Experts warn of actual AI risks – we’re about to live in a sci fi movie

(TECH NEWS) A new report on AI indicates that the sci fi dystopias we’ve been dreaming up are actually possible. Within a few short years. Welp.



AI robots

Long before artificial intelligence (AI) was even a real thing, science fiction novels and films have warned us about the potentially catastrophic dangers of giving machines too much power.

Now that AI actually exists, and in fact, is fairly widespread, it may be time to consider some of the potential drawbacks and dangers of the technology, before we find ourselves in a nightmarish dystopia the likes of which we’ve only begun to imagine.

Experts from the industry as well as academia have done exactly that, in a recently released 100-page report, “The Malicious Use of Artificial Intelligence: Forecasting, Prevention, Mitigation.”

The report was written by 26 experts over the course of a two-day workshop held in the UK last month. The authors broke down the potential negative uses of artificial intelligence into three categories – physical, digital, or political.

In the digital category are listed all of the ways that hackers and other criminals can use these advancements to hack, phish, and steal information more quickly and easily. AI can be used to create fake emails and websites for stealing information, or to scan software for potential vulnerabilities much more quickly and efficiently than a human can. AI systems can even be developed specifically to fool other AI systems.

Physical uses included AI-enhanced weapons to automate military and/or terrorist attacks. Commercial drones can be fitted with artificial intelligence programs, and automated vehicles can be hacked for use as weapons. The report also warns of remote attacks, since AI weapons can be controlled from afar, and, most alarmingly, “robot swarms” – which are, horrifyingly, exactly what they sound like.

Read also: Is artificial intelligence going too far, moving too quickly?

Lastly, the report warned that artificial intelligence could be used by governments and other special interest entities to influence politics and generate propaganda.

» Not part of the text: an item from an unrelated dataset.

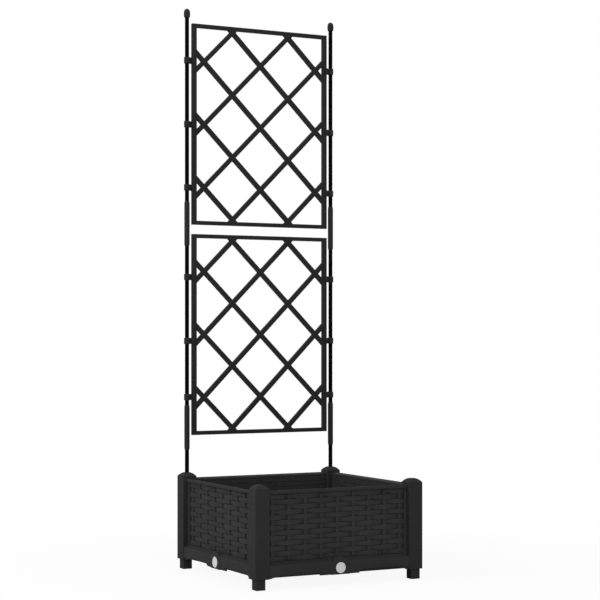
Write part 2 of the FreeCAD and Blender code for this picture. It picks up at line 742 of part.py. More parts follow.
def make_tray():
    """Floor tray: the water store, with columns for the soil grid and a drain in each side."""
    body = new_body("floor_tray")

    block = new_sketch(body, "XY_Plane", "block")
    notched_square(block, tray_half, tray_notch)
    pad(body, block, S.tray_height)

    store = new_sketch(body, "XY_Plane", "store", S.tray_height)
    notched_square(store, tray_half - S.tray_wall, tray_notch - S.tray_wall)
    pocket(body, store, S.tray_height - S.tray_wall)

    middle = S.column_spacing / 2
    column = new_sketch(body, "XY_Plane", "column")
    circle(column, -middle, -middle, S.column_radius)
    pattern(body, pad(body, column, S.tray_height), True,
            ("X_Axis", 2, S.column_spacing), ("Y_Axis", 2, S.column_spacing))

    for role in ("XZ_Plane", "YZ_Plane"):
        drain = new_sketch(body, role, "drain_" + role[:2])
        circle(drain, 0, S.drain_height - tray_base, drain_bore)
        pocket(body, drain, both_ways=True)

    place(body, 0, 0, tray_base)


def make_grid():
    """Soil grid: a slotted plate on the tray, which keeps the soil above the water."""
    body = new_body("soil_grid")

    plate = new_sketch(body, "XY_Plane", "plate")
    notched_square(plate, tray_half, tray_notch)
    pad(body, plate, S.grid_thickness)

    first_x = S.slot_pitch_long * (1 - SLOTS_LONG) / 2
    first_y = S.slot_pitch_wide * (1 - SLOTS_WIDE) / 2
    slot = new_sketch(body, "XY_Plane", "slot", S.grid_thickness)
    rectangle(slot, first_x - S.slot_length / 2, first_y - S.slot_width / 2,
              first_x + S.slot_length / 2, first_y + S.slot_width / 2)
    pattern(body, pocket(body, slot), False, ("X_Axis", SLOTS_LONG, S.slot_pitch_long),
            ("Y_Axis", SLOTS_WIDE, S.slot_pitch_wide))

    place(body, 0, 0, grid_base)


def make_pole(name, x, base, top):
    """One length of trellis pole."""
    body = new_body(name)
    tube = new_sketch(body, "XY_Plane", "tube")
    circle(tube, 0, 0, pole_radius)
    circle(tube, 0, 0, pole_radius - S.pole_wall)
    pad(body, tube, top - base)
    place(body, x, post_axis, base)


def make_sleeve(name, x, joint):
    """Sleeve over a pole joint, tapered at both ends."""
    body = new_body(name)
    tip = pole_bore + S.sleeve_lip
    profile = new_sketch(body, "XZ_Plane", "profile")
    outline(profile, [
        (pole_bore, 0), (tip, 0), (S.sleeve_radius, S.sleeve_taper),
        (S.sleeve_radius, S.sleeve_length - S.sleeve_taper), (tip, S.sleeve_length),
        (pole_bore, S.sleeve_length),
    ])
    turned(body, profile)
    place(body, x, post_axis, joint - S.sleeve_length / 2)


def make_finial(name, x):
    """Finial: a domed end pushed over the top of the pole."""
    body = new_body(name)
    profile = new_sketch(body, "XZ_Plane", "profile")
    path = [(0, S.finial_bore), (pole_bore, S.finial_bore), (pole_bore, 0)]
    path += [(S.finial_radius * across, S.finial_height * up) for across, up in FINIAL_SHARES]
    outline(profile, path)
    turned(body, profile)
    place(body, x, post_axis, S.finial_base)


def make_lattice(name, base):
    """Lattice: crossing slanted strips in a border, bevelled along every edge, front and back."""
    body = new_body(name)
    half_width = S.lattice_width / 2
    half_height = S.lattice_height / 2
    inner_width = half_width - S.lattice_stile
    inner_height = half_height - S.lattice_rail

    plate = new_sketch(body, "XZ_Plane", "plate")
    rectangle(plate, -half_width + S.bite, -half_height + S.bite,
              half_width - S.bite, half_height - S.bite)
    pad(body, plate, S.lattice_thickness, both_ways=True)

    # Each gap is a square on its point; two fields of gaps interlock.
    reach = S.lattice_pitch / 2 - S.lattice_strip * DIAGONAL_SHARE
    wide = S.lattice_pitch * (LATTICE_COLUMNS - 1) / 2
    narrow = S.lattice_pitch * (LATTICE_ROWS - 1) / 2
    fields = (
        ("gap", wide, narrow, LATTICE_COLUMNS, LATTICE_ROWS),
        ("offset_gap", narrow, wide, LATTICE_ROWS, LATTICE_COLUMNS),
    )
    for title, across, up, columns, rows in fields:
        gap = new_sketch(body, "XZ_Plane", title)
        outline(gap, [(-across - reach, -up), (-across, -up - reach),
                      (reach - across, -up), (-across, reach - up)])
        pattern(body, pocket(body, gap, both_ways=True), False,
                ("X_Axis", columns, S.lattice_pitch), ("Z_Axis", rows, S.lattice_pitch))

    border = new_sketch(body, "XZ_Plane", "border")
    rectangle(border, -half_width, -half_height, half_width, half_height)
    rectangle(border, -inner_width, -inner_height, inner_width, inner_height)
    pad(body, border, S.lattice_thickness, both_ways=True)

    bevel(body, 1, [-stile_half, stile_half], S.lattice_chamfer)

    place(body, 0, post_axis, base + half_height)


def make_clip(name, x, height, turn):
    """Clip: a ring on the pole and a snap saddle that grips the lattice's edge."""
    body = new_body(name)
    ring = S.clip_ring_radius
    arm = S.clip_arm_thickness / 2
    joint = root(ring * ring - arm * arm)
    grip = stile_half + S.slip
    outer = grip + S.clip_wall
    face = stile_face - S.slip
    back = face - S.clip_wall
    lip = stile_face + S.clip_lip

    shape = new_sketch(body, "XY_Plane", "shape", -S.clip_height / 2)
    outline(shape, [
        (joint, -arm, ring, 1), (back, -arm), (back, -outer), (lip, -outer), (lip, -grip),
        (face, -grip), (face, grip), (lip, grip), (lip, outer), (back, outer), (back, arm),
        (joint, arm), (0, ring, ring, 1), (-ring, 0, ring, 1), (0, -ring, ring, 1),
    ])
    circle(shape, 0, 0, pole_bore)
    pad(body, shape, S.clip_height)

    place(body, x, post_axis, height)
    body.Placement.Rotation = FreeCAD.Rotation(FreeCAD.Vector(0, 0, 1), turn)


for corner, turn in CORNERS.items():
    make_post(corner, turn)
    make_cap(corner, turn, corner.startswith("back"))
    make_foot(corner, turn)

for side, turn in SIDES.items():
    make_panel(side, turn)
    make_plug(side, turn)
    make_seal(side, turn)

make_tray()
make_grid()

make_lattice("lattice_lower", S.lower_lattice_base)
make_lattice("lattice_upper", S.upper_lattice_base)

pole_end = S.finial_base + S.finial_bore - S.slip
clip_heights = {
    "lower_low": S.lower_lattice_base + S.lower_clip_low,
    "lower_middle": S.lower_lattice_base + S.lower_clip_middle,
    "lower_high": S.lower_lattice_base + S.lower_clip_high,
    "upper_low": S.upper_lattice_base + S.upper_clip_low,
    "upper_middle": S.upper_lattice_base + S.upper_clip_middle,
    "upper_high": S.upper_lattice_base + S.upper_clip_high,
}
for hand, x, turn in (("left", -post_axis, 0), ("right", post_axis, 180)):
    make_pole(f"pole_lower_{hand}", x, pole_foot, S.lower_joint)
    make_pole(f"pole_middle_{hand}", x, S.lower_joint, S.upper_joint)
    make_pole(f"pole_upper_{hand}", x, S.upper_joint, pole_end)
    make_sleeve(f"sleeve_lower_{hand}", x, S.lower_joint)
    make_sleeve(f"sleeve_upper_{hand}", x, S.upper_joint)
    make_finial(f"finial_{hand}", x)
    for spot, height in clip_heights.items():
        make_clip(f"clip_{spot}_{hand}", x, height, turn)

doc.recompute()
check_steps()

bodies = [thing for thing in doc.Objects if thing.TypeId == "PartDesign::Body"]
for thing in doc.Objects:
    if {"Invalid", "Error"} & set(thing.State):
        raise RuntimeError(f"{thing.Label} failed")
for body in bodies:
    if body.Shape.isNull() or not body.Shape.isValid() or len(body.Shape.Solids) != 1:
        raise RuntimeError(f"{body.Label} is not one sound solid")

os.makedirs("parts", exist_ok=True)
for body in bodies:
    body.Shape.exportStep(f"parts/{body.Label}.step")
print(len(bodies), "pieces written")
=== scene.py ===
import json
import math

import bmesh
import bpy
from bpy.props import FloatProperty, FloatVectorProperty, IntProperty, PointerProperty
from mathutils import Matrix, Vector


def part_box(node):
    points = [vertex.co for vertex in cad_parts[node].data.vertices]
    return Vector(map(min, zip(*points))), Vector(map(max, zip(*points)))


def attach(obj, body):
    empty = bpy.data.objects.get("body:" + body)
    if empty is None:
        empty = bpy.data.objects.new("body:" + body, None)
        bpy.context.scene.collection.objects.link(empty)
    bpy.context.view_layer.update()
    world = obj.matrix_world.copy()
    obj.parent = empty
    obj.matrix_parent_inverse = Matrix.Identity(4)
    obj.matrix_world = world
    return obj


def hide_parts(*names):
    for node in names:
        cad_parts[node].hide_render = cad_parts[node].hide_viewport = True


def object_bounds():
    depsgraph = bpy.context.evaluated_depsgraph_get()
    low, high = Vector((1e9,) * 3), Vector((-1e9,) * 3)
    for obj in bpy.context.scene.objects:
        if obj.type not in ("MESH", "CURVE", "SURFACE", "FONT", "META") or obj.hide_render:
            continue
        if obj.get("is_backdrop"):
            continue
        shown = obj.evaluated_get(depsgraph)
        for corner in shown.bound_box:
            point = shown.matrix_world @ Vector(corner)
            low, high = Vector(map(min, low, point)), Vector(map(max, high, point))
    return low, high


# The looks of a square floor planter with a woven pattern on its side panels and a two-tier
# trellis in its back posts. The rigid frame is loaded first; every piece is fitted to it.
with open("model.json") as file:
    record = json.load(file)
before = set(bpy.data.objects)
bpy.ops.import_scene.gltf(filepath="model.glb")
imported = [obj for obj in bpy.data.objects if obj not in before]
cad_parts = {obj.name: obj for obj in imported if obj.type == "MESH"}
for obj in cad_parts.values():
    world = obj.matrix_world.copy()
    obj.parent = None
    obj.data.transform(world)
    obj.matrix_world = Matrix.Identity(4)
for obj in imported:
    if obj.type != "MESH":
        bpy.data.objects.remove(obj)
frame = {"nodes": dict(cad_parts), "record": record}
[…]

AI systems are getting creepily good at generating faked images and videos – a skill that would make it all too easy to create propaganda from scratch. Furthermore, AI can be used to find the most important and vulnerable targets for such propaganda – a potential practice the report calls “personalized persuasion.” The technology can also be used to squash dissenting opinions by scanning the internet and removing them.

The overall message of the report is that developments in this technology are “dual use” — meaning that AI can be created that is either helpful to humans, or harmful, depending on the intentions of the people programming it.

That means that for every positive advancement in AI, there could be a villain developing a malicious use of the technology. Experts are already working on solutions, but they won’t know exactly what problems they’ll have to combat until those problems appear.

The report concludes that all of these evil-minded uses for these technologies could easily be achieved within the next five years. Buckle up.